Desmanche na diplomacia
Levou anos para que a diplomacia brasileira assumisse um protagonismo maior no cenário global. Foram décadas de trabalho profícuo, de montagem de alianças no cipoal sutil e sofisticado da diplomacia internacional, onde entram as ligações com os países vizinhos, as relações com os Estados Unidos, as estratégias para consolidar o papel do Brasil no mundo, nas instituições multilaterais, e a maneira a aproveitar da melhor forma possível esses avanços diplomáticos.

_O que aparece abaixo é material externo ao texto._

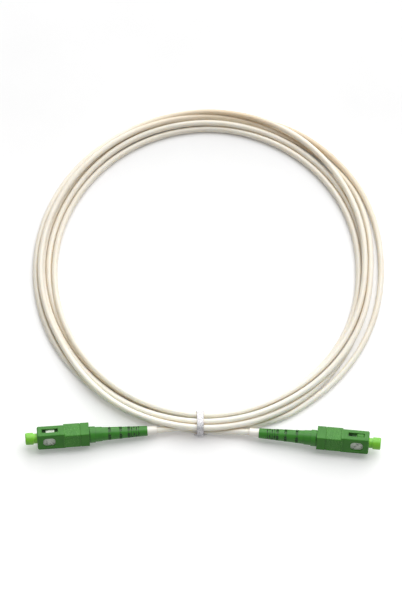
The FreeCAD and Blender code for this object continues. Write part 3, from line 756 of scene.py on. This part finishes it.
def make_world():
    """Pale surroundings: white where they are seen, dimmer as light."""
    world = bpy.data.worlds.new("studio")
    world.use_nodes = True
    tree = world.node_tree
    background = tree.nodes["Background"]
    background.inputs["Color"].default_value = (1, 1, 1, 1)
    strength = tree.nodes.new("ShaderNodeMapRange")
    strength.inputs["To Min"].default_value = SURROUNDINGS
    strength.inputs["To Max"].default_value = 1.0
    tree.links.new(seen_directly(tree), strength.inputs["Value"])
    tree.links.new(strength.outputs["Result"], background.inputs["Strength"])
    bpy.context.scene.world = world


def make_floor():
    """Round white table top: points at each ring's radius in each direction, and a flat face in the middle."""
    turn = full_turn(TABLE_ROUND)
    circle = np.stack([np.cos(turn), np.sin(turn), np.zeros_like(turn)], 1)
    points = (circle[:, None, :] * np.array(TABLE_RINGS)[None, :, None]).reshape(-1, 3)
    rings = len(TABLE_RINGS)
    floor = mesh_piece("floor", points, grid_faces(len(turn), rings, ring=True), smooth=False)
    middle = mesh_piece("floor_middle", points[::rings], np.arange(len(turn))[None, :], smooth=False)
    finish = Finish("white_table", 0.6, **{"Specular IOR Level": 0.2, "Emission Color": (1, 1, 1, 1)})
    finish.colour(finish.mix(finish.patches(TABLE_PATCHES, 0.3, 0.7), TABLE_WHITE, TABLE_SHADE))
    lift = finish.over(finish.along("Y"), TABLE_SPAN, TABLE_LIFT)
    finish.wire(finish.times(seen_directly(finish.tree), lift), "Emission Strength")
    for piece in (floor, middle):
        piece.data.materials.append(finish.material)


def settle(piece, slot, *more):
    """Gives a new piece the finish of its slot, and any more materials, and makes it ride on the cord."""
    for material in (finishes[slot], *more):
        piece.data.materials.append(material)
    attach(piece, "cord")


make_camera()
cord = make_cord()
tie = make_tie()
latches = {side: make_latch_faces(side) for side in SIDES}
lips = {side: make_boot_lip(side) for side in SIDES}
springs = {side: make_spring(side) for side in SIDES}
finishes = dress({part["node"]: part["material_slot"] for part in frame["record"]["subparts"]})
painted_slot_shade = slot_painted_shade()

settle(cord, "cord_jacket")
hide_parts("coil", "left_lead", "right_lead")
settle(tie, "tie_film")
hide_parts("cable_tie")

for side in SIDES:
    # where dark, the latch faces take the painted shade of the slots
    settle(latches[side], "green_shell", painted_slot_shade)
    settle(lips[side], "green_boot")
    settle(springs[side], "spring_steel")
    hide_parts(side + "_spring")
    rear, front = connector_point(side, np.array([SPRING_REAR, SPRING_FRONT]), 0.0, 0.0) * MM
    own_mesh(springs[side])

make_lamps()
make_world()
make_floor()

bpy.context.scene.view_settings.view_transform = "Standard"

Nos últimos anos, o país logrou colocar um representante na OMC (Organização Mundial do Comércio), outro na UNCTAD, na crise de 2008 liderou blocos relevantes, o G20, os países exportadores agrícolas, os BRICs. Enfim, ganhou uma dimensão e um protagonismo que não se via desde a Operação Panamericana, no governo JK.
Aí José Serra assume a chancelaria. Criticava-se muito em Dilma o voluntarismo, a maneira de interferir e travar temas sobre os quais não tinha nenhum conhecimento mais aprofundado. Perto de Serra, Dilma é um poço de racionalidade e flexibilidade.
Para se mostrar decidido, Serra toma qualquer decisão que passe à sua frente, mesmo sem ter a menor ideia sobre as consequências. Faltam-lhe conhecimentos básicos sobre diplomacia e, menos ainda, sobre estratégias diplomáticas.
Passou a tocar diplomacia de ouvido, repetindo bordões sobre acordos bilaterais, sem entender que a própria posição do país nos organismos multilaterais fortaleceria sua posição nas negociações bilaterais.
Bastou o diretor-geral da OMC, Roberto Azevêdo, chamar sua atenção para a possibilidade de atuar nas duas frentes, para Serra pegar a borduna e bater na mesa, como um punk de periferia. Na mini reunião ministerial da OMC, acusou a instituição de enfrentar o imobilismo, falhar em derrubar os subsídios e barreiras sanitárias e fitossanitárias. E sinalizou que o Brasil poderia “tomar outros caminhos”.
Serra regurgitava impropérios contra a OMC e os jornais divulgavam o fato da China ter-se transformado no maior comprador de carne bovina brasileira. Motivo, o extenso trabalho de derrubada das barreiras fitossanitárias empreendido pelo governo Dilma, através da Ministra da Agricultura Kátia Abreu. E não apenas na China, mas em todo o mundo.
Enquanto Serra submetia os demais ministros presentes ao encontro a um esforço ingente para disfarçar o choque com tal demonstração de ignorância, nos bastidores seus assessores diziam para os jornalistas não levar a sério a bazófia: não haveria hipótese de desligamento da OMC. Vai discutir subsídio agrícola onde? Na Mooca? No Ceasa?
Não apenas isso. Não conseguiu entender a importância da África para o país, o espaço que se abre para o agronegócio e para as construtoras brasileiras.
Desmanche na EBC
A maneira como o Ministro-Chefe da Casa Civil Eliseu Padilha investiu contra a EBC é a demonstração cabal de que a lei... ora a lei.
Graças ao Ministro Dias Toffoli, a lei foi restabelecida. E é surpreendente a maneira como foi recebido o voto de Toffoli. Em qualquer circunstância, seria mais do que óbvio, visto que o interino recorreu a uma Medida Provisória para intervir em uma fundação cuja autonomia é garantida por lei.
Mas os tempos são tão bicudos, é tão precário o conceito de segurança jurídica, que a decisão de Toffoli configurou-se um ato de coragem e a primeira prova da independência do Supremo em relação ao governo interino.
No final do dia, corriam os boatos que, em represália, Padilha faria Temer encaminhar um projeto de lei propondo a extinção da EBC.
A segurança jurídica
A desenvoltura com que o governo interino se lançou na missão de destruir tudo o que lembrasse o governo de fato é a demonstração mais cabal da insegurança jurídica do país e da anomia absoluta do Supremo.
O novo normal jurídico criou um arremedo de civilização, um retrocesso como não se imaginaria alguns anos atrás.
1. Tira-se uma presidente do órgão por questões orçamentárias, atropelando tudo o que é previsto na Constituição.
2. Um interino assume e desmonta toda uma estrutura pública sem ao menos se ter a certeza de que permanecerá além dos 180 dias do interinato.
3. Procuradores e delegados transformam os inquéritos em julgamentos políticos, selecionando as vítimas e vazando informações antes mesmo que a defesa dos acusados seja comunicada.
4. Um Ministro do Supremo – Gilmar Mendes – manifesta diuturnamente suas preferências políticas, decide de acordo com suas convicções políticas, sem ao menos manter a congruência de seus próprios votos, e nada ocorre. Não é declarado suspeito.
Não tem como evitar um profundo sentimento de vergonha quando se observa a que foram reduzidas as instituições brasileiras.